Frequently asked questions

Revenue Based Financing

What is revenue based financing?

Revenue-based financing is an advance based on a business’ future revenue. For example, if you get financing of $50,000 for a flat fee of 8% with an agreed repayment percentage of 10%, Flywheel will disburse $50,000 then collect 10% of your revenue until you’ve paid Flywheel $54,000.

Why should I use Flywheel's revenue based financing?

We believe that revenue based financing supports your business growth by meeting you where your financing needs are. 1) Flywheel takes NO equity: We think that using equity for short term, repeatable processes such as digital marketing spend is too expensive for early online businesses. 2) Flywheel supports your business: We make decisions and disburse quickly at affordable rates and only collect when you make money. 3) Flywheel adds value to your business: We love supporting early businesses through education - our exclusive webinars and workshops will help your business grow.

What are the fees associated with this deal?

There is no upfront fee required to apply for financing. There is a fixed fee associated with each advance that is to be paid over time. This fixed fee is 6 - 12% for a 6 month duration.

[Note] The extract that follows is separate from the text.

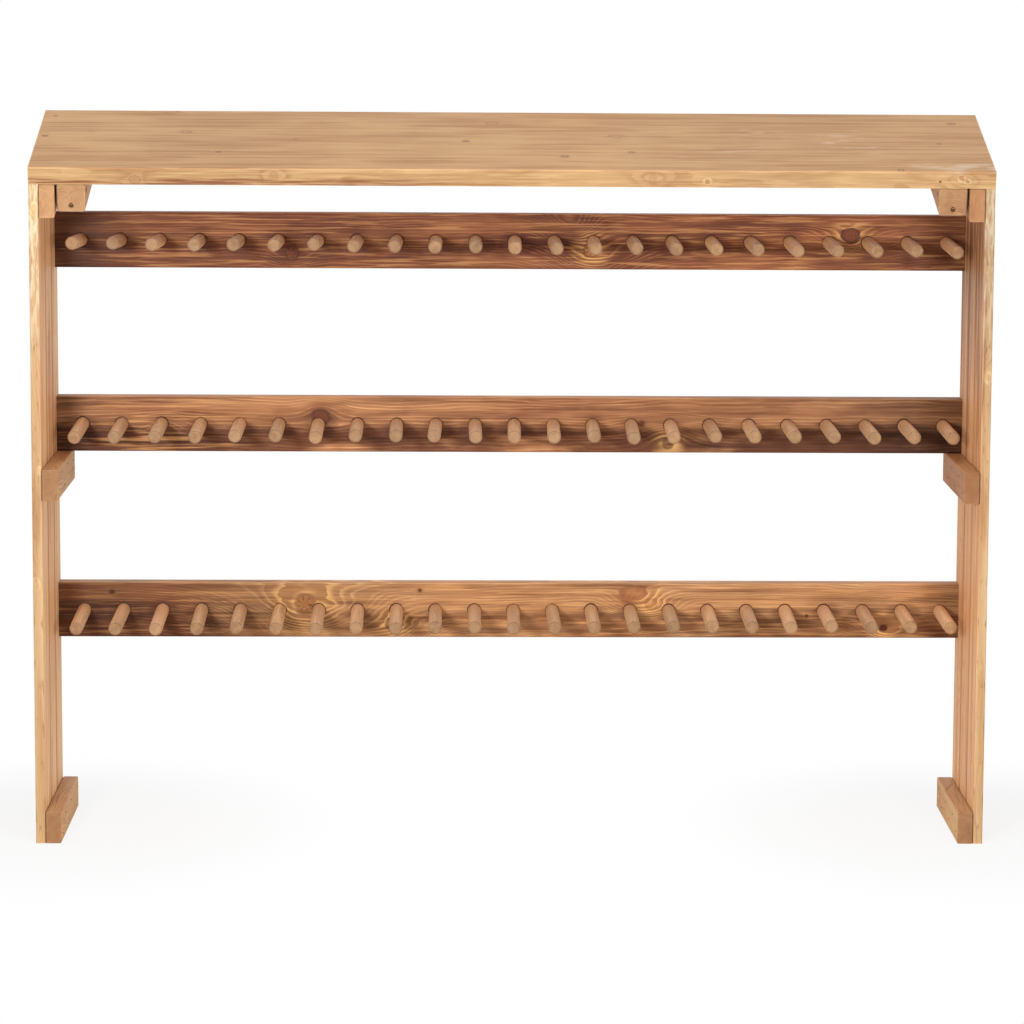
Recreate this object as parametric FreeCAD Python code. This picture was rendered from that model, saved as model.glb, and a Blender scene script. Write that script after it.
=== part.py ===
"""Free-standing wooden boot rack: two boarded side panels, three rails with rows of pegs between
them, and a sloping roof board on battens. Millimetres; the front faces -Y, up is +Z."""

import FreeCAD, Part
import math
import os

# Overall sizes
rack_width = 1500.0  # over the outer faces of the two side panels
front_height = 1040.0  # floor to the roof board's underside, at the panels' front edge
roof_slope = 15.5  # degrees, rising to the back

# Side panels: upright matchboards, tongued and grooved, with a V at each joint on both faces
panel_boards = ("front", "middle", "rear")
board_width = 94.0  # what one board covers
board_thickness = 15.0
vee = 3.5  # chamfer on each edge that meets its neighbour
tongue_thickness = 4.5
tongue_length = 6.0
tongue_side_gap = 0.2
tongue_end_gap = 1.0
board_arris = 1.5  # chamfer on the panel's free front and rear edges

# Cleats: bars across the inner face of each panel that hold its boards together
cleat_thickness = 25.0
cleat_height = 50.0
cleat_arris = 1.5

# Rails between the panels, at the back, and how far each one's top is below front_height
rail_drops = {"top": 58.0, "middle": 356.0, "bottom": 661.0}
rail_thickness = 38.0
rail_height = 89.0
rail_round = 3.0

# Pegs: one row of round dowels along the middle of each rail, standing out of its front face
peg_diameter = 21.0
peg_reach = 150.0  # from the rail's face to the tip
peg_pitch = 63.5
first_peg = 42.0  # centre of the first one from the rail's left end
last_peg_margin = 30.0  # least distance from the last centre to the rail's right end

# Roof board, and the two battens under it that drop between the top cleats
roof_thickness = 27.0
roof_round = 2.5  # on its two upper long edges
batten_thickness = 44.0
batten_height = 44.0
batten_round = 4.0
batten_gap = 3.0  # between a batten and the top cleat beside it

# Pocket in each end of a batten, drilled at a slant for the screw that pulls it up to the roof
pocket_diameter = 7.2
pocket_depth = 12.0
pocket_angle = 45.0  # degrees, rising into the batten
pocket_drop = 35.0  # from the roof board down to the middle of its mouth

slope = math.radians(roof_slope)
panel_depth = board_width * len(panel_boards)
roof_overhang = (roof_thickness - roof_round) * math.sin(slope) + roof_round * (1 - math.cos(slope))
front = (roof_overhang - panel_depth) / 2  # puts the middle of the whole rack at y = 0
back = front + panel_depth
slope_length = panel_depth / math.cos(slope)
back_height = front_height + panel_depth * math.tan(slope)
panel_inside = rack_width / 2 - board_thickness
rail_front = back - rail_thickness
rail_length = 2 * panel_inside
cleat_inside = panel_inside - cleat_thickness
batten_outside = cleat_inside - batten_gap
batten_inside = batten_outside - batten_thickness
batten_length = (panel_depth - batten_height * math.sin(slope)) / math.cos(slope)
peg_count = int((rail_length - first_peg - last_peg_margin) / peg_pitch) + 1
rail_undersides = {height: front_height - drop - rail_height for height, drop in rail_drops.items()}

X, Y, Z = FreeCAD.Vector(1, 0, 0), FreeCAD.Vector(0, 1, 0), FreeCAD.Vector(0, 0, 1)
up_slope = FreeCAD.Vector(0, math.cos(slope), math.sin(slope))
sides = {"left": -1, "right": 1}


def save(node, solids):
    """Write one node, whose separate solids stay separate."""
    Part.makeCompound(solids).exportStep(f"parts/{node}.step")


def bar(low, high):
    """A straight bar between two opposite corners, in either order."""
    corner = FreeCAD.Vector(*(min(a, b) for a, b in zip(low, high)))
    return Part.makeBox(*(abs(a - b) for a, b in zip(low, high)), corner)


def prism(outline, along):
    """Extrude a closed outline, given as points in space, along a vector."""
    points = [FreeCAD.Vector(*point) for point in outline]
    return Part.Face(Part.makePolygon(points + points[:1])).extrude(along)


def edges_along(shape, direction, wanted=lambda middle: True):
    """The straight edges that run along a direction and whose middle is wanted."""
    return [
        edge
        for edge in shape.Edges
        if abs(edge.tangentAt(edge.FirstParameter).dot(direction)) > 0.999 and wanted(edge.CenterOfMass)
    ]


def on_slope(shape):
    """Move a shape drawn flat, with the roof board's underside at z = 0, onto the slope."""
    moved = shape.copy()
    slanted = FreeCAD.Placement(FreeCAD.Vector(0, front, front_height), FreeCAD.Rotation(X, roof_slope))
    moved.Placement = slanted.multiply(shape.Placement)
    return moved


def panel_board(grooved, tongued):
    """One matchboard: x through its thickness, y from its front edge, longer than it will be."""
    thick, wide, centre = board_thickness, board_width, board_thickness / 2
    front_cut = vee if grooved else board_arris
    rear_cut = vee if tongued else board_arris
    front_half = [(0, front_cut), (front_cut, 0)]
    rear_half = [(rear_cut, wide), (0, wide - rear_cut)]
    if grooved:
        half, deep = tongue_thickness / 2 + tongue_side_gap, tongue_length + tongue_end_gap
        front_half += [(centre - half, 0), (centre - half, deep)]
    if tongued:
        half, end = tongue_thickness / 2, wide + tongue_length
        rear_half = [(centre - half, end), (centre - half, wide)] + rear_half
    near = rear_half + front_half
    far = [(thick - x, y) for x, y in reversed(near)]
    return prism([(x, y, 0) for x, y in near + far], Z * back_height)


def above_roof():
    """The space above the plane of the roof board's underside, which trims the boards' tops."""
    reach = panel_depth * 2
    return on_slope(bar((-rack_width, -reach, 0), (rack_width, reach, reach)))


def sloping_cleat(side):
    """Top cleat: along the roof board's underside, with both ends cut plumb."""
    drop = cleat_height / math.cos(slope)
    tops = [(front, front_height), (back, back_height)]
    outline = [(side * cleat_inside, y, z) for y, z in tops]
    outline += [(side * cleat_inside, y, z - drop) for y, z in reversed(tops)]
    cleat = prism(outline, X * side * cleat_thickness)
    return cleat.makeChamfer(cleat_arris, edges_along(cleat, up_slope))


def level_cleat(side, top):
    """Middle or foot cleat: level, and as deep as the panel."""
    cleat = bar((side * cleat_inside, front, top - cleat_height), (side * panel_inside, back, top))
    return cleat.makeChamfer(cleat_arris, edges_along(cleat, Y))


def roof_batten(side):
    """Batten under the roof board, square at its ends, where the slanting pockets open."""
    low = (side * batten_inside, 0, -batten_height)
    batten = bar(low, (side * batten_outside, batten_length, 0))
    batten = batten.makeFillet(batten_round, edges_along(batten, Y))
    lean = math.radians(pocket_angle)
    outside = pocket_diameter * 2
    for end, inwards in ((0, 1), (batten_length, -1)):
        aim = FreeCAD.Vector(0, inwards * math.cos(lean), math.sin(lean))
        mouth = FreeCAD.Vector(side * (batten_inside + batten_thickness / 2), end, -pocket_drop)
        drill = Part.makeCylinder(pocket_diameter / 2, outside + pocket_depth, mouth - aim * outside, aim)
        batten = batten.cut(drill)
    return on_slope(batten)


def roof_board():
    """The roof, one wide board whose ends are flush with the panels."""
    board = bar((-rack_width / 2, 0, 0), (rack_width / 2, slope_length, roof_thickness))
    upper = edges_along(board, X, lambda middle: middle.z > roof_thickness / 2)
    return on_slope(board.makeFillet(roof_round, upper))


def rail(underside):
    """One rail, between the panels' inner faces and flush with their backs."""
    timber = bar((-panel_inside, rail_front, underside), (panel_inside, back, underside + rail_height))
    return timber.makeFillet(rail_round, edges_along(timber, X))


def pegs(underside):
    """One rail's row of pegs."""
    middle = underside + rail_height / 2
    feet = [first_peg - panel_inside + place * peg_pitch for place in range(peg_count)]
    return [
        Part.makeCylinder(peg_diameter / 2, peg_reach, FreeCAD.Vector(x, rail_front, middle), -Y)
        for x in feet
    ]


def build():
    os.makedirs("parts", exist_ok=True)
    save("roof_board", [roof_board()])

    for height, underside in rail_undersides.items():
        save(f"{height}_rail", [rail(underside)])
        save(f"{height}_rail_pegs", pegs(underside))

    trim = above_roof()
    for name, side in sides.items():
        panel_left = -rack_width / 2 if side < 0 else panel_inside
        for place, position in enumerate(panel_boards):
            board = panel_board(grooved=place > 0, tongued=place < len(panel_boards) - 1)
            board.translate(FreeCAD.Vector(panel_left, front + place * board_width, 0))
            save(f"{name}_panel_{position}_board", [board.cut(trim)])
        save(f"{name}_top_cleat", [sloping_cleat(side)])
        save(f"{name}_middle_cleat", [level_cleat(side, rail_undersides["middle"])])
        save(f"{name}_foot_cleat", [level_cleat(side, cleat_height)])
        save(f"{name}_roof_batten", [roof_batten(side)])


build()
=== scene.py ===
import math

import bpy
import numpy as np
from mathutils import Matrix, Vector


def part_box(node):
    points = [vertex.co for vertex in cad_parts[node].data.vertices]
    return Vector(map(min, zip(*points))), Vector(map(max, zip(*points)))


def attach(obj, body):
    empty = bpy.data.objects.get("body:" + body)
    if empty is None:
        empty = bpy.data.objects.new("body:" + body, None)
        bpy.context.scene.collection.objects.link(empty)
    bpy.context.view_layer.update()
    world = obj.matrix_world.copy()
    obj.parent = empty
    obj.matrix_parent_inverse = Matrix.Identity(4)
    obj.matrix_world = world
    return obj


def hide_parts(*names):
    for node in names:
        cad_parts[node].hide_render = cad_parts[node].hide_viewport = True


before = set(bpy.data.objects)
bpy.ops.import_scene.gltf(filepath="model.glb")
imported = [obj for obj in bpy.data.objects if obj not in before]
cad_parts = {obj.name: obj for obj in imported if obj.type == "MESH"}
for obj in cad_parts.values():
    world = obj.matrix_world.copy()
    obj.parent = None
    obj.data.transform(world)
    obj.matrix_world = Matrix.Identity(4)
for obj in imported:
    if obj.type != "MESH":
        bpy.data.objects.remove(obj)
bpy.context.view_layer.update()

print("frame loaded:", len(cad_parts), "nodes")

rack = {
    "slope": 15.5,  # degrees that the roof board rises to the back
    "pegPitch": 0.0635,
    "boardWidth": 0.094,  # what one panel board covers
    "seed": 20,
}
random = np.random.default_rng(rack["seed"])
slopeTurn = np.array(Matrix.Rotation(math.radians(rack["slope"]), 3, "X"))
levelTurn = np.eye(3)
toFront = [0.0, -1.0, 0.0]
toTop = [0.0, 0.0, 1.0]
sides = {"left": -1, "right": 1}
inwards = {"left": [1.0, 0.0, 0.0], "right": [-1.0, 0.0, 0.0]}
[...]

What can I use the money for?

You can only use the money from Flywheel's revenue based financing on growth drivers of the business e.g. digital marketing spend, inventory purchasing and other approved expenses as discussed.

How do I repay my financing?

Flywheel will take a percentage of your weekly revenue until principal and fees are repaid.

How much financing can I get from Flywheel?

The size of the advance is up to 2X monthly recurring revenue

How long will the process take?

The entire process (from application to disbursement of funds) can be completed within 3 days of receiving the requisite data from the company. Once we determine that your company is a good fit, we will disburse the funds within 24 hours.